**Material shown**
--- --- ---

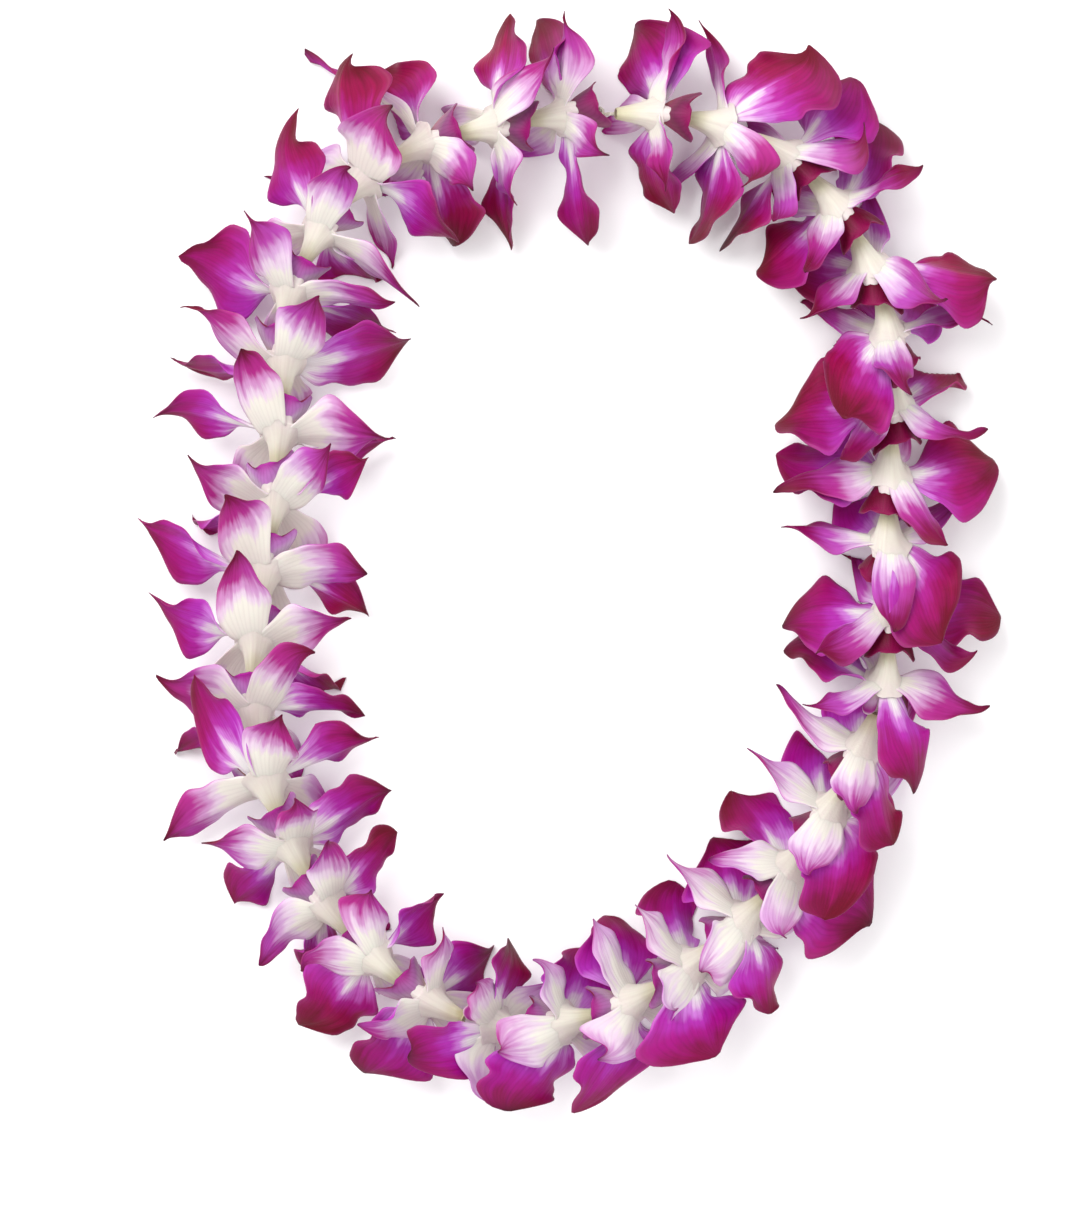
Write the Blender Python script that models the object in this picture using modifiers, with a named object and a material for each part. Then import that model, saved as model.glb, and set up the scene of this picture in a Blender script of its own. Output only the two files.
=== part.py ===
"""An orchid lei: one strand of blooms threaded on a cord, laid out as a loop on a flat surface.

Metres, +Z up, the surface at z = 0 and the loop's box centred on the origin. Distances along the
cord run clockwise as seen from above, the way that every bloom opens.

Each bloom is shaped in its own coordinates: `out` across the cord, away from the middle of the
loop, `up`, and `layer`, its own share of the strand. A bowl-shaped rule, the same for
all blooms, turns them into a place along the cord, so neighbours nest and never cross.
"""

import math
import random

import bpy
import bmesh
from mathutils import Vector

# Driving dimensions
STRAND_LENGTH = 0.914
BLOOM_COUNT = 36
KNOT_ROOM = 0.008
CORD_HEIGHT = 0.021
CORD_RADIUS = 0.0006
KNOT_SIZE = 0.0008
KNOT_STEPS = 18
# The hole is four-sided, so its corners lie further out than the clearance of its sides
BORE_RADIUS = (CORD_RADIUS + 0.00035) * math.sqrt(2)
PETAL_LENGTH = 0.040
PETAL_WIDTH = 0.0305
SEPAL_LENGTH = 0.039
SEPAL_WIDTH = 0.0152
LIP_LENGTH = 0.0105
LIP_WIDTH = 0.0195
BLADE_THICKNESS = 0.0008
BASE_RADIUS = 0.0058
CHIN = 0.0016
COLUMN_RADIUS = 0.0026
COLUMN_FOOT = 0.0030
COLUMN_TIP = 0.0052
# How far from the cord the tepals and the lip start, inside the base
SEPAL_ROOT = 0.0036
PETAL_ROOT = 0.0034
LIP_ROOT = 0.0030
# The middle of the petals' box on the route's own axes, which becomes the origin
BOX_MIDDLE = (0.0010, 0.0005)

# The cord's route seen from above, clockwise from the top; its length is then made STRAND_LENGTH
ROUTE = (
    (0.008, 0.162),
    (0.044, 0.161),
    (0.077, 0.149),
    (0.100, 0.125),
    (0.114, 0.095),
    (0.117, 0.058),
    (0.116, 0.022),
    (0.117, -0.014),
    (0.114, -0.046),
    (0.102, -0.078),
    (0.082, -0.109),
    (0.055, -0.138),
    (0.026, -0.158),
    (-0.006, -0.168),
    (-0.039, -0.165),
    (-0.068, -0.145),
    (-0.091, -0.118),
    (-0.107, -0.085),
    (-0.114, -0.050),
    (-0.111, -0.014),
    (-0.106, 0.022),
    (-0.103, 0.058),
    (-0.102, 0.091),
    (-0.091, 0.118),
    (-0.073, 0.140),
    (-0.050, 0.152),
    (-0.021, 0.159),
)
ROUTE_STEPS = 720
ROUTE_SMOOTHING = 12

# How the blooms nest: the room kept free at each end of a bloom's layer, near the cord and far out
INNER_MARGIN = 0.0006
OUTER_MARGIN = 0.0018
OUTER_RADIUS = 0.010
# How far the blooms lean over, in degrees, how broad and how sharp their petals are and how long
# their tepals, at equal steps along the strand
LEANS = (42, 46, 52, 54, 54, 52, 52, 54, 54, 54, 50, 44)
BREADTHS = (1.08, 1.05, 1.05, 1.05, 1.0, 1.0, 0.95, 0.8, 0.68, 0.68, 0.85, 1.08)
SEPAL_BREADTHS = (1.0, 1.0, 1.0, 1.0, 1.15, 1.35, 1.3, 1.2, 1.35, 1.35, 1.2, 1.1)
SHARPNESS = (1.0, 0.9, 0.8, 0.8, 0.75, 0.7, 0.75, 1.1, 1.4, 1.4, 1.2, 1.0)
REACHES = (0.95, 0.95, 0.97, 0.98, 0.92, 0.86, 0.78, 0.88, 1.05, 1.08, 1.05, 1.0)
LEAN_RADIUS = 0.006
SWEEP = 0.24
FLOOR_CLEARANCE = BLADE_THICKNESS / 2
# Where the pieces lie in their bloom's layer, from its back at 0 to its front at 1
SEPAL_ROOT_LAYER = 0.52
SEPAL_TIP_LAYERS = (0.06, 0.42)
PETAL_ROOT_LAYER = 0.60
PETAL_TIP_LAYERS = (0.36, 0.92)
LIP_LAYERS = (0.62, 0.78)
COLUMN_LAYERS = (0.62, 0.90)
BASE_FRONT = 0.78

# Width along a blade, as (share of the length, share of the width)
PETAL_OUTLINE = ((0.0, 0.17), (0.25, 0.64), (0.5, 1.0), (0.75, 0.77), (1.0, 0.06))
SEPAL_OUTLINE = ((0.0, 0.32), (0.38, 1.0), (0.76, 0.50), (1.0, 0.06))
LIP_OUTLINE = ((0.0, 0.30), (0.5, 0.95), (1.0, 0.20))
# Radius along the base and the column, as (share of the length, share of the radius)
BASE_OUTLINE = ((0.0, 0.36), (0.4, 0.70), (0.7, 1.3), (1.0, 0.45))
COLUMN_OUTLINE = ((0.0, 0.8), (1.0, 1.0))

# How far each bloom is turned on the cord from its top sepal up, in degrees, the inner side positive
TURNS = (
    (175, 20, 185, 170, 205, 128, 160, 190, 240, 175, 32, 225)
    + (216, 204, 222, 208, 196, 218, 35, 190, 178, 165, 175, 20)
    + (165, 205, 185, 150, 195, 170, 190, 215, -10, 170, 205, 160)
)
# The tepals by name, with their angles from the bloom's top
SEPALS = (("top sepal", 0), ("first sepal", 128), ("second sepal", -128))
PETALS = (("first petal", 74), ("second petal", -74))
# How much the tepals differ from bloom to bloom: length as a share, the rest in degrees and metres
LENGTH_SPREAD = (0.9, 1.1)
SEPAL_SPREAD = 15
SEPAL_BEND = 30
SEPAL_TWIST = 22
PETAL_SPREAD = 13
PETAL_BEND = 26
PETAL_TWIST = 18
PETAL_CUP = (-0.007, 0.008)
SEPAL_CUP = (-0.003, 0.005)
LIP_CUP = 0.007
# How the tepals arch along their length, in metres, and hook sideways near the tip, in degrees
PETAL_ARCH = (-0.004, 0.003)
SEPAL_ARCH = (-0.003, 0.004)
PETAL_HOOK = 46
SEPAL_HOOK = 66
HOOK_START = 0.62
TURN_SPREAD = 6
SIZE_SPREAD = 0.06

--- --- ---

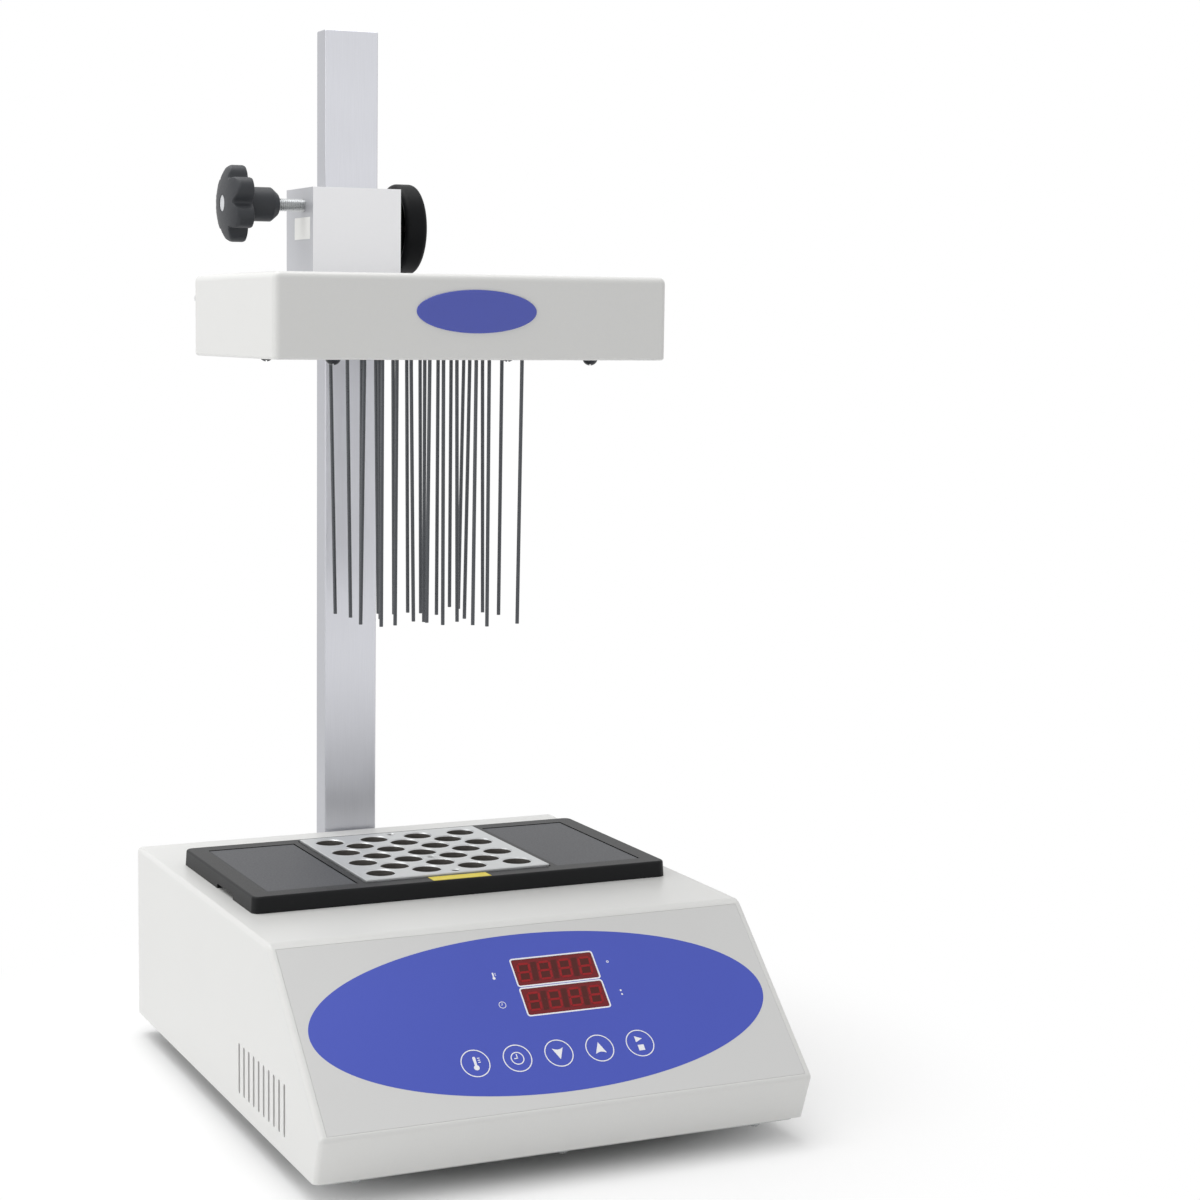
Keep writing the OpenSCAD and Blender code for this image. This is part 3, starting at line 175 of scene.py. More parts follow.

--- --- ---

**Stated task**
Of the entries listed above, reproduce only the lines starting at the line containing "Write the Blender" and ending at the line containing "a flat surface.". Include both, exactly as they stand.

**Complete response**
Write the Blender Python script that models the object in this picture using modifiers, with a named object and a material for each part. Then import that model, saved as model.glb, and set up the scene of this picture in a Blender script of its own. Output only the two files.
=== part.py ===
"""An orchid lei: one strand of blooms threaded on a cord, laid out as a loop on a flat surface.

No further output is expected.